A long time ago, this writer wrote poems. One short one went like this:
they
wanted chairs
poetry is like furniture
it fits or it doesn’t fit
if it doesn’t fit better not try it
people don’t like to sit on tables
on chairs they want to sit
The poem beautifully describes the behavioral
perspective. Chairs are made to sit on
and tables are used to eat dinner at and to sit at with a chair. Their function
pretty much describes the behavior that is involved. It is easy to see that one
sits on a chair, but one sits at a table. One may of course also stand on a chair or on a
table, but this is not their common usage. Chairs were made to sit on and tables
were made to sit at. Likewise, a tennis ball is to be hit with a tennis racket,
a baseball is to be hit with a baseball bat and a billiard ball is to be hit a
cue. Of course, we can hit a tennis ball with a cue, a baseball with a tennis
racket or a billiard ball with a baseball bat, but we don’t usually do that.
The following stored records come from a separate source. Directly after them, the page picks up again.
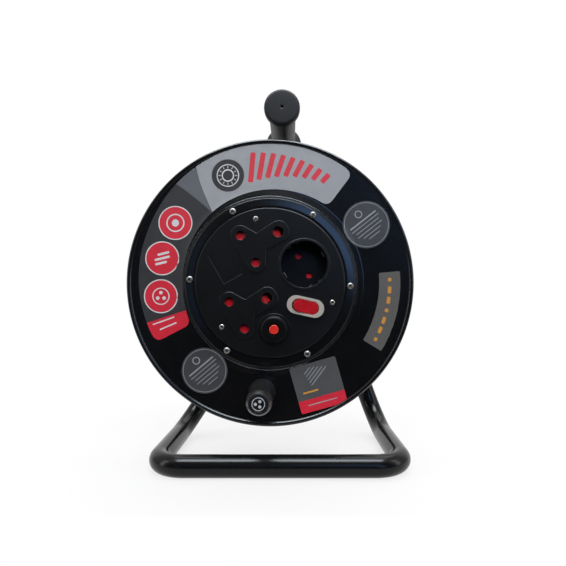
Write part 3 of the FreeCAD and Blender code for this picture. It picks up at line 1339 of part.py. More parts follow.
def make_rocker():
    """Red rocker with two sloping faces, tipped to one side, on two short pins."""
    body = drum_body("rocker", SWITCH)
    pivot = f"{SOCKET_FRONT} + rocker_pivot_depth"
    half = "rocker_length / 2"
    corners = []
    for side, angle in (("0 - ", "rocker_crown_angle + rocker_throw"),
                        ("", "rocker_crown_angle - rocker_throw")):
        corners.append((f"{side}{half} * cos({angle})", f"{pivot} - {half} * sin({angle})"))
    for side, angle in (("", "rocker_end_angle + rocker_throw"),
                        ("0 - ", "rocker_end_angle - rocker_throw")):
        corners.append((f"{side}{half} * cos({angle})", f"{pivot} + {half} * sin({angle})"))
    crown = ("rocker_rise * sin(rocker_throw)", f"{pivot} - rocker_rise * cos(rocker_throw)")
    feet = []
    for side in ("+", "-"):
        feet.append((f"0 {side} rocker_foot_reach * cos(rocker_throw)"
                     " - rocker_foot_depth * sin(rocker_throw)",
                     f"{pivot} {side} rocker_foot_reach * sin(rocker_throw)"
                     " + rocker_foot_depth * cos(rocker_throw)"))
    outline = [corners[0], crown, corners[1], corners[2], feet[0], feet[1], corners[3]]
    profile = add_outline(plan_sketch(body, "side_outline"), outline)
    block = body.newObject("PartDesign::Pad", "block")
    block.Profile = profile
    block.Midplane = True
    block.setExpression("Length", bound("rocker_width"))
    doc.recompute()
    tips = [(number(across), number(depth)) for across, depth in corners]

    def is_end_corner(edge):
        ends = [vertex.Point for vertex in edge.Vertexes]
        if len(ends) != 2 or abs(ends[0].z - ends[1].z) > 0.01:
            return False
        for first, second in ((tips[0], tips[3]), (tips[1], tips[2])):
            spots = [FreeCAD.Vector(*first, ends[0].z), FreeCAD.Vector(*second, ends[0].z)]
            if all(min(end.distanceToPoint(spot) for end in ends) < 0.01 for spot in spots):
                return True
        return False
    soften(body, "Fillet", block, "rocker_width / 2 - rocker_round_margin", is_end_corner)
    pins = add_circle(plan_sketch(body, "pin_outline"), "0", pivot, "rocker_pin_radius")
    pin = body.newObject("PartDesign::Pad", "pins")
    pin.Profile = pins
    pin.Midplane = True
    pin.setExpression("Length", bound("rocker_width + 2 * rocker_gap + 2 * rocker_pin_length"
                                      " - 2 * rocker_pin_clearance"))
    doc.recompute()


def make_breaker_body():
    """Breaker block against the back of the face plate, its neck through it and bored for the button."""
    body = drum_body("breaker_body", BREAKER)
    neck_front = f"{SOCKET_FRONT} - collar_rim_height - 1"
    block = add_box(front_sketch(body, "block_outline", LIP_FRONT), "breaker_body_width",
                    "breaker_body_height")
    pad(body, "block", block, "breaker_body_depth")
    neck = add_circle(front_sketch(body, "neck_outline", neck_front), "0", "0", "breaker_neck_radius")
    pad(body, "neck", neck, f"{LIP_FRONT} - ({neck_front})")
    bore = add_circle(front_sketch(body, "bore_outline", neck_front), "0", "0", BREAKER_NECK_BORE)
    bore_depth = f"{SOCKET_FRONT} - collar_height - button_rise + button_length - ({neck_front})"
    foot_front = f"{SOCKET_FRONT} - collar_height - button_rise + button_length - button_foot_length"
    pocket(body, "button_bore", bore, f"{bore_depth} + 0.1")
    foot = add_circle(front_sketch(body, "foot_outline", f"{foot_front} - button_travel - 0.1"), "0", "0",
                      "button_foot_radius + button_clearance")
    pocket(body, "foot_chamber", foot, "button_foot_length + button_travel + 0.2")


def make_breaker_collar():
    """Ring nut in front of the face plate: a flat rim and a domed ring round the button."""
    body = drum_body("breaker_collar", BREAKER)
    seat = SOCKET_FRONT
    rim = f"{seat} - collar_rim_height"
    top = f"{seat} - collar_height"
    neck_front = f"{seat} - collar_rim_height - 1"
    neck_bore = "breaker_neck_radius + breaker_neck_clearance"
    turn_outline(body, "ring", [
        (neck_bore, seat), ("collar_rim_radius", seat), ("collar_rim_radius", f"{rim} + 0.4"),
        ("collar_rim_radius - 0.6", rim), ("collar_radius", rim), ("collar_radius - 0.5", f"{top} + 0.8"),
        ("collar_radius - 2", top), ("button_radius + 1.2", top), ("button_radius + 0.2", f"{top} + 0.9"),
        ("button_radius + 0.2", f"{neck_front} - 0.1"), (neck_bore, f"{neck_front} - 0.1")])


def make_breaker_terminals():
    """Two flat blades at the back of the breaker."""
    body = drum_body("breaker_terminals", BREAKER)
    depth = f"{LIP_FRONT} + breaker_body_depth"
    for name, side in (("low", "-"), ("high", "+")):
        blade = add_box(front_sketch(body, name + "_outline", depth), "terminal_width",
                        "terminal_thickness", "0",
                        f"0 {side} breaker_terminal_pitch / 2")
        pad(body, name + "_blade", blade, "terminal_length")


def make_reset_button():
    """Red button with a foot that stops it inside the neck."""
    body = drum_body("reset_button", BREAKER)
    front = f"({SOCKET_FRONT} - collar_height - button_rise)"
    back = f"{front} + button_length"
    turn_outline(body, "button", [
        ("0", front), ("button_radius - 0.8", front), ("button_radius", f"{front} + 0.6"),
        ("button_radius", f"{back} - button_foot_length"), ("button_foot_radius",
                                                            f"{back} - button_foot_length"),
        ("button_foot_radius", back), ("0", back)])


def check_and_export():
    """Stop on any failed object or bad solid, then write one file for each sub-part."""
    doc.recompute()
    for item in doc.Objects:
        if "Invalid" in item.State or "Error" in item.State:
            raise RuntimeError(f"{item.Name} failed: {item.State}")
    os.makedirs("parts", exist_ok=True)
    for item in parts:
        shape = item.Shape
        if shape.isNull() or not shape.isValid() or not shape.Solids:
            raise RuntimeError(f"{item.Label} has no valid solid")
        shape.exportStep(f"parts/{item.Label}.step")
        print(f"{item.Label}: {len(shape.Solids)} solids, {shape.Volume:.1f} mm3")


def main():
    """Build every sub-part and write the files."""
    fill_sheet()
    make_stand_tube()
    make_axle_plate()
    make_axle()
    make_washer("rear_thrust_washer", "0 - axle_collar_length - thrust_washer_thickness",
                "thrust_washer_radius")
    make_washer("front_thrust_washer",
                "0 - axle_collar_length - 2 * thrust_washer_thickness - 2 * hub_end_play - hub_length",
                "thrust_washer_radius")
    make_circlip()
    make_saddle_washer()
    make_nut("axle_nut", DRUM_X, f"{LEG_PLANE} + tube_diameter / 2 + saddle_thickness", "axle_height",
             "nut_flats",
             "nut_height", "axle_tail_radius + circlip_play")
    make_grip()
    make_front_flange()
    make_rear_flange()
    make_drum_core()
    make_cable_inlet()
    make_hub()
    make_hub_rivets()
    make_flange_screws()
    make_knob()
    make_knob_cap()
    make_knob_spindle()
    make_nut("knob_nut", f"{DRUM_X} - knob_across", f"{FACE_Y} + sheet_thickness",
             f"axle_height - {KNOB_DROP}",
             "spindle_nut_flats", "spindle_nut_height", "spindle_tail_radius + circlip_play")
    make_socket_face()
    make_socket_housing()
    make_face_screws()
    make_contact_carrier()
    make_all_sleeves()
    make_buses()
    make_two_pin_carrier()
    make_two_pin_sleeves()
    make_earth_springs()
    make_shutter("upper_shutter", UPPER_SOCKET)
    make_shutter("lower_shutter", LOWER_SOCKET)
    make_shutter_spring("upper_shutter_spring", UPPER_SOCKET)
    make_shutter_spring("lower_shutter_spring", LOWER_SOCKET)
    make_two_pin_shutter()
    make_switch_housing()
    make_switch_terminals()
    make_rocker()
    make_breaker_body()
    make_breaker_collar()
    make_breaker_terminals()
    make_reset_button()
    check_and_export()


main()
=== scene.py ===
import json
import math

import bmesh
import bpy
from bpy.props import FloatProperty, FloatVectorProperty, IntProperty, PointerProperty
from mathutils import Matrix, Vector


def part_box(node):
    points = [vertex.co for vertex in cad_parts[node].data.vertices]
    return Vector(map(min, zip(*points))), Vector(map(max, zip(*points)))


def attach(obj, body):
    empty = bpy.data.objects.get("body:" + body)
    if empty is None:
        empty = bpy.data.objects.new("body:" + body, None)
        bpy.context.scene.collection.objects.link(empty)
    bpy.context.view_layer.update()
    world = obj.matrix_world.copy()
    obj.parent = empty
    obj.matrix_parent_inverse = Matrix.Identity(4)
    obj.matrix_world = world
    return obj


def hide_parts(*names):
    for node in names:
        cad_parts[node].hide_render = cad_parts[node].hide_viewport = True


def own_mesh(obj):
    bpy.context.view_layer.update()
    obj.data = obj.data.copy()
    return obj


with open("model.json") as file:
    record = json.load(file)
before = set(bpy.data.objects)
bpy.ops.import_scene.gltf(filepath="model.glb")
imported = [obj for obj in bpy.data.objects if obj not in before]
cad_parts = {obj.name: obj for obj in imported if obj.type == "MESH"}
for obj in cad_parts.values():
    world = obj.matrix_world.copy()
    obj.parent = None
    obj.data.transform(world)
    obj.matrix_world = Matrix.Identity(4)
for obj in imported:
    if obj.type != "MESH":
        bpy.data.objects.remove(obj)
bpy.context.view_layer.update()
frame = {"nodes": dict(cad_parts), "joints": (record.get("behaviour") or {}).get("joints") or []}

bl_info = {
    "name": "Cord reel finish",
    "version": (1, 0, 0),
    "blender": (4, 5, 0),
    "location": "3D View > Sidebar > Cord Reel",
    "description": "Dresses the packed cord reel with its finishes, labels, studio floor and lamps",
    "category": "Object",
}

MM = 0.001
FULL_TURN = 2 * math.pi
TIP_RADIUS = 1e-6
FLANGE_LOW, FLANGE_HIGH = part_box("front_flange")
DRUM_X = (FLANGE_LOW[0] + FLANGE_HIGH[0]) / 2
DRUM_Z = (FLANGE_LOW[2] + FLANGE_HIGH[2]) / 2
GRIP_LOW, GRIP_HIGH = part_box("grip")
KNOB_LOW, KNOB_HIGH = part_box("knob")
FLANGE_SCREWS_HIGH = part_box("front_flange_screws")[1]
FACE_SCREWS_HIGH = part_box("face_screws")[1]


def length(text, millimetres):
    """A length that a user can change, given in millimetres."""
    return FloatProperty(name=text, default=millimetres * MM, unit="LENGTH", precision=5)


def angle(text, degrees):
    """An angle that a user can change, given in degrees."""
    return FloatProperty(name=text, default=math.radians(degrees), subtype="ANGLE")


def tint(text, rgb):
    """A colour that a user can change."""
    return FloatVectorProperty(name=text, default=rgb, subtype="COLOR", size=3, min=0, max=1)


def power(text, watts, top=500):
    """A level of light that a user can change."""
    return FloatProperty(name=text, default=watts, min=0, max=top)


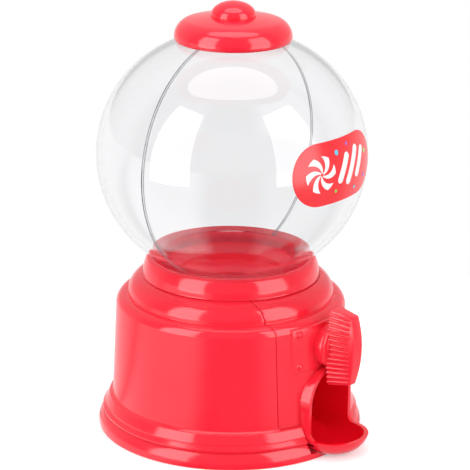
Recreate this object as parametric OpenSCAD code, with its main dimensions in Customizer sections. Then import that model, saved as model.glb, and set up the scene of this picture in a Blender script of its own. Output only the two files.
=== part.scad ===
// Small table-top gumball machine: a clear two-part globe on a stepped round base.
// Z is up, the machine faces -Y and its axis is the Z axis. It stands on Z = 0. Millimetres.

/* [Foot and base] */
// Widest radius of the foot ring
foot_r = 40.5; // [39.5:0.1:42]
// Height of the foot ring
foot_h = 9.9; // [8.5:0.1:11]
// Thickness of the floor plate
floor_t = 1.8; // [1.4:0.1:2.6]
// Outer radius of the body wall at the foot
wall_bottom_r = 36.2; // [35:0.1:37]
// Outer radius of the body wall at the shoulder
wall_top_r = 35.0; // [34.4:0.1:35.6]
// Wall thickness of the moulded base pieces
wall = 1.8; // [1.4:0.1:2.2]

/* [Steps of the base] */
// Height where the wall turns into the shoulder
shoulder_z = 38.8; // [38:0.1:41]
// Radius of the rounding on the shoulder
shoulder_round = 3.2; // [2.4:0.1:4]
// Outer radius of the middle step
step_r = 31.4; // [30.5:0.1:32]
// Height of the middle step above the shoulder
step_h = 6.2; // [5.6:0.1:7]
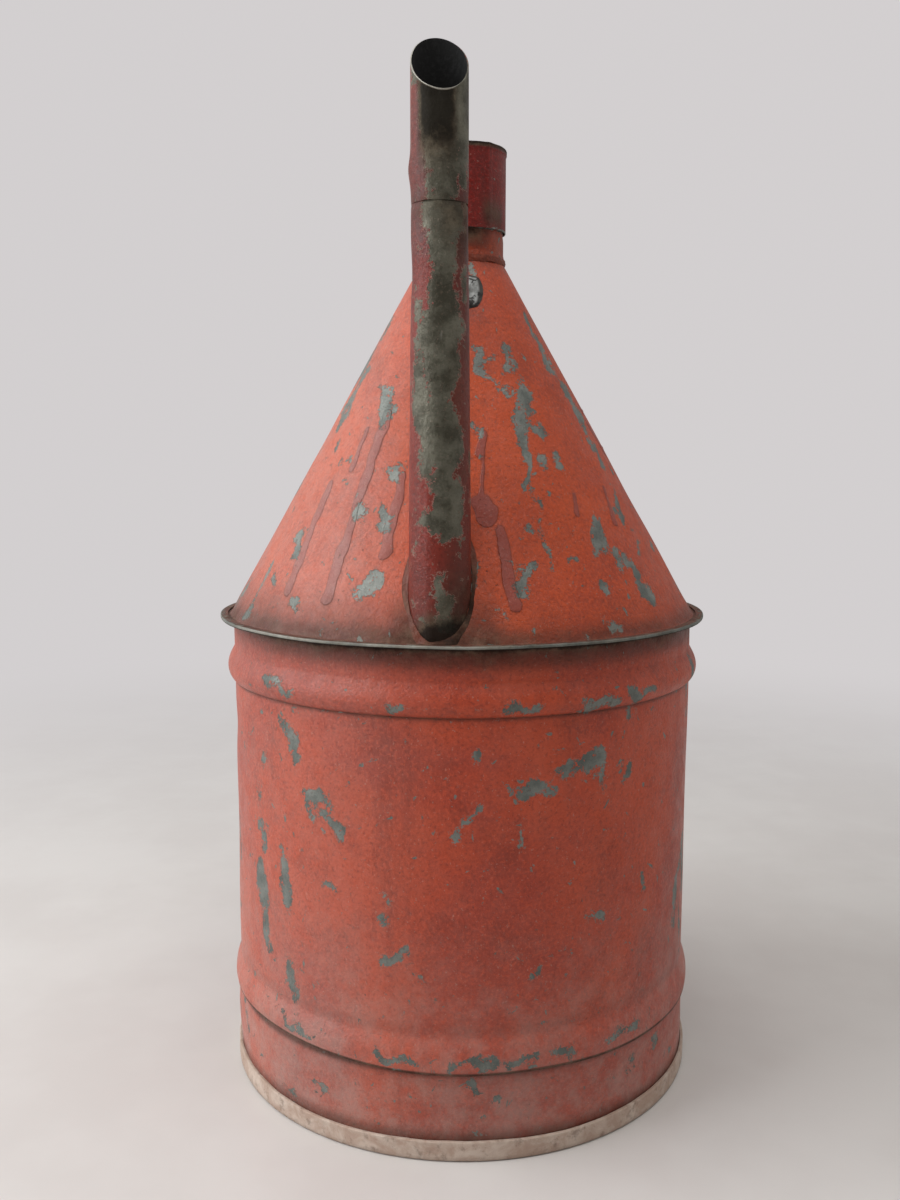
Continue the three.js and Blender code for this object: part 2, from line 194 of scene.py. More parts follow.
def hump(value, centre, spread):
    """1 at the centre, fading smoothly to 0 on both sides."""
    return np.exp(-(((value - centre) / spread) ** 2))


def wobble(angle, z, size, waves=9):
    """A gentle unevenness of rolled sheet that closes on itself round the can."""
    total = np.zeros(angle.shape)
    for _ in range(waves):
        turns, length = rng.integers(1, 12), rng.uniform(60, 300)
        phase_a, phase_z = rng.uniform(0, 2 * math.pi, 2)
        total += np.cos(turns * angle + phase_a) * np.cos(2 * math.pi * z / length + phase_z)
    return total * size / math.sqrt(waves)


def dents(angle, z, r, places):
    """Round hollows: each place is (angle, height, spread, depth)."""
    total = np.zeros(angle.shape)
    for a0, z0, spread, depth in places:
        d2 = ((past(angle, a0) * r) ** 2 + (z - z0) ** 2) / spread**2
        total -= depth * np.exp(-d2)
    return total


def random_dents(count, z_low, z_high, depth):
    return [
        (rng.uniform(-180, 180), rng.uniform(z_low, z_high), rng.uniform(10, 32), rng.uniform(0.3, 1) * depth)
        for _ in range(count)
    ]


def lap(angle, at, width, r, height=SHEET):
    """The step of a lap seam: one sheet's edge lies over the other and fades away past it."""
    across = past(angle, at) * r
    return height * smooth_step(across, -0.5, 0.5) * (1 - smooth_step(across, width, width * 2.2))


# ---- Lines and meshes ----


def rounded(points, radii, steps=5):
    """A line with its corners turned into arcs; radii is one number or one per inner corner."""
    points = [Vector((x, y, 0)) for x, y in points]
    if not isinstance(radii, (list, tuple)):
        radii = [radii] * (len(points) - 2)
    line = [points[0]]
    for corner, before, after, r in zip(points[1:-1], points, points[2:], radii):
        back, on = (before - corner).normalized(), (after - corner).normalized()
        half = back.angle(on) / 2
        centre = corner + (back + on).normalized() * (r / math.sin(half))
        start = corner + back * (r / math.tan(half)) - centre
        end = corner + on * (r / math.tan(half)) - centre
        turn = math.atan2(start.cross(end).z, start.dot(end))
        for k in range(steps + 1):
            line.append(Euler((0, 0, turn * k / steps)).to_matrix() @ start + centre)
    line.append(points[-1])
    return [(p.x, p.y) for p in line]


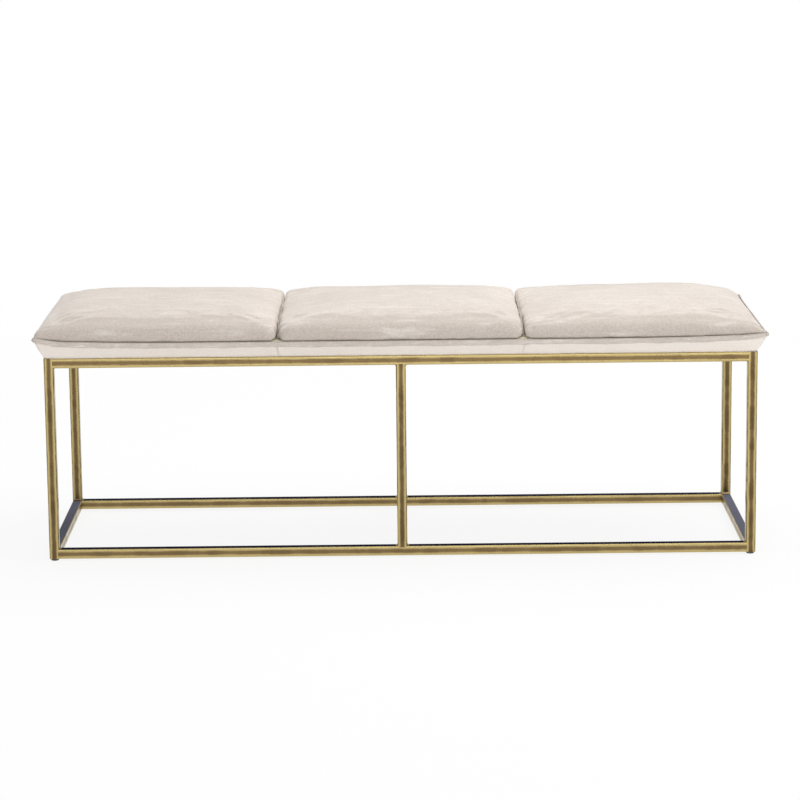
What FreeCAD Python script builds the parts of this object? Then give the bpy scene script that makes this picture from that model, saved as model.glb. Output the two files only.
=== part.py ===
import FreeCAD, Part
import math
import os
import Sketcher

# Upholstered bench, in millimetres. X runs along the bench, the front looks along -Y, Z is up.
# The origin is on the floor, under the middle of the bench.

V = FreeCAD.Vector

# Driving sizes: name, value, what it is
SIZES = [
    ("frame_length", "1372", "frame, outside, left to right"),
    ("frame_depth", "457", "frame, outside, front to rear"),
    ("frame_height", "395", "tube frame, bottom to top"),
    ("tube_width", "19", "square tube, outside"),
    ("tube_wall", "1.5", "square tube, wall"),
    ("tube_corner", "2.5", "square tube, outside corner radius"),
    ("bead_leg", "3.5", "weld bead, along each face"),
    ("cap_thickness", "2", "plate that closes a leg's top"),
    ("insert_height", "16", "threaded plug in a leg's bottom"),
    ("tab_length", "32", "seat tab, along its rail"),
    ("tab_reach", "26", "seat tab, out from its rail"),
    ("tab_thickness", "3", "seat tab, plate"),
    ("tab_corner", "3", "seat tab, corner radius"),
    ("tab_spacing", "600", "seat tabs, middle one to the next along the rail"),
    ("foot_height", "4", "floor to the bottom of the tube, foot screwed home"),
    ("foot_gap", "0.3", "pad's top to the bottom of the tube"),
    ("pad_radius", "7.5", "foot pad"),
    ("pad_round", "1.2", "foot pad, rounding of its lower edge"),
    ("pad_dome", "1.6", "foot pad, rounding of its upper edge"),
    ("pad_floor", "1", "foot pad, under the stud's head"),
    ("head_radius", "4.6", "stud's captured head"),
    ("head_thickness", "1.1", "stud's captured head"),
    ("stud_radius", "3", "M6 stud"),
    ("stud_length", "24", "stud, over its head"),
    ("stud_chamfer", "0.8", "stud's upper end"),
    ("running_clearance", "0.06", "stud in its plug and in its pad, each side"),
    ("cloth_thickness", "1.5", "upholstery cloth"),
    ("dust_thickness", "0.5", "dust cover"),
    ("soft_clearance", "0.3", "between one soft layer and the next"),
    ("board_inset", "5", "seat board's edge, in from the frame's outside"),
    ("board_thickness", "18", "plywood seat board"),
    ("hem_width", "44", "cloth turned in under the board"),
    ("hem_inset", "1.5", "cloth's fold, in from the frame's outside"),
    ("dust_inset", "25", "dust cover's edge, in from the frame's outside"),
    ("screw_radius", "3", "M6 seat screw"),
    ("screw_length", "20", "seat screw, under its head"),
    ("screw_head_radius", "6", "seat screw's pan head"),
    ("screw_head_height", "3.6", "seat screw's pan head"),
    ("washer_radius", "8", "seat washer"),
    ("washer_thickness", "1.4", "seat washer"),
    ("hole_clearance", "0.3", "screw in a drilled hole, each side"),
    ("nut_barrel_radius", "4", "tee nut's barrel"),
    ("nut_barrel_length", "11", "tee nut's barrel, with its flange"),
    ("nut_flange_radius", "9.5", "tee nut's flange"),
    ("nut_flange_thickness", "1.2", "tee nut's flange"),
    ("seat_overhang", "18", "stitch line, out from the frame's outside"),
    ("seam_height", "33", "stitch line, above the frame"),
    ("lip_drop", "8.5", "sewn lip, stitch line to its free edge"),
    ("lip_reach", "5", "sewn lip, free edge out from the stitch line"),
    ("lip_thickness", "2.4", "sewn lip"),
    ("lip_corner", "3", "sewn lip, corner radius"),
    ("crown_height", "84", "top of the seat's crown, above the frame"),
    ("channel_spacing", "472", "one sewn channel to the other"),
    ("tape_thickness", "1.2", "tape in a sewn channel"),
    ("channel_depth", "27", "bottom of a channel, below the crown"),
    ("side_draw", "3", "how far a side of the seat pulls in between its corners"),
    ("channel_swell", "3", "how far a panel's face swells between its seams"),
    ("panel_corner", "12", "top panel's upright corners"),
    ("batting_thickness", "8", "wadding over the foam"),
    ("staple_width", "10", "staple, over its crown"),
    ("staple_leg", "8", "staple, below its crown"),
    ("staple_wire", "0.7", "staple's wire"),
    ("cover_staple_pitch", "52", "staples through the cloth's turned-in edge"),
    ("dust_staple_pitch", "75", "staples through the dust cover"),
    ("staple_edge", "7", "staples, in from a cloth's edge"),
]

doc = FreeCAD.newDocument("UpholsteredBench")
sheet = doc.addObject("Spreadsheet::Sheet", "sizes")
for row, (alias, value, note) in enumerate(SIZES, 1):
    sheet.set(f"A{row}", alias)
    sheet.set(f"B{row}", value)
    sheet.set(f"C{row}", note)
    sheet.setAlias(f"B{row}", alias)
doc.recompute()

nodes = []


def size(alias):
    return float(getattr(sheet, alias))


def keep(item, label):
    item.Label = label
    nodes.append(item)
    return item


# Sketch helpers

def new_body(name):
    return doc.addObject("PartDesign::Body", name)


def sketch_on(body, plane, name):
    sketch = body.newObject("Sketcher::SketchObject", name)
    planes = {feature.Role: feature for feature in body.Origin.OriginFeatures}
    sketch.AttachmentSupport = [(planes[plane], "")]
    sketch.MapMode = "FlatFace"
    return sketch


def bind(sketch, constraint, name, expression):
    index = sketch.addConstraint(constraint)
    sketch.renameConstraint(index, name)
    sketch.setExpression(f"Constraints.{name}", expression)


def value_of(expression):
    probe = {alias: size(alias) for alias, text, note in SIZES}
    for alias in sorted(probe, key=len, reverse=True):
        expression = expression.replace(f"sizes.{alias}", f"({probe[alias]})")
    return FreeCAD.Units.Quantity(expression).Value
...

The self-observation, which is at the core of this poem,
is not magically caused by creativity or insight of the poet. It is
the product of the discriminative contingencies that were arranged by the poet's verbal
community. No one needs to decide by himself how tables and chairs are used. It
is already decided and learning involves a process of familiarization with the
ways in which things are done. Our habits, languages and cultures are
behaviors. If our verbal community is Russian,
we are unlikely to learn English. If we grow up in a country that is plagued by
war, chaos, poverty and exploitation, we are unlikely to be able to refine the accuracy and
precision which are the cornerstones of science. We neither decide individually to learn Russian nor do we decide individually to fight for
our survival. Our verbal community makes us believe the belief we happen to
grow up in. This writer grew up in a Catholic family. He never asked to be born
in sin and to feel guilty. The reinforcement which he didn't get at home was found by him elsewhere.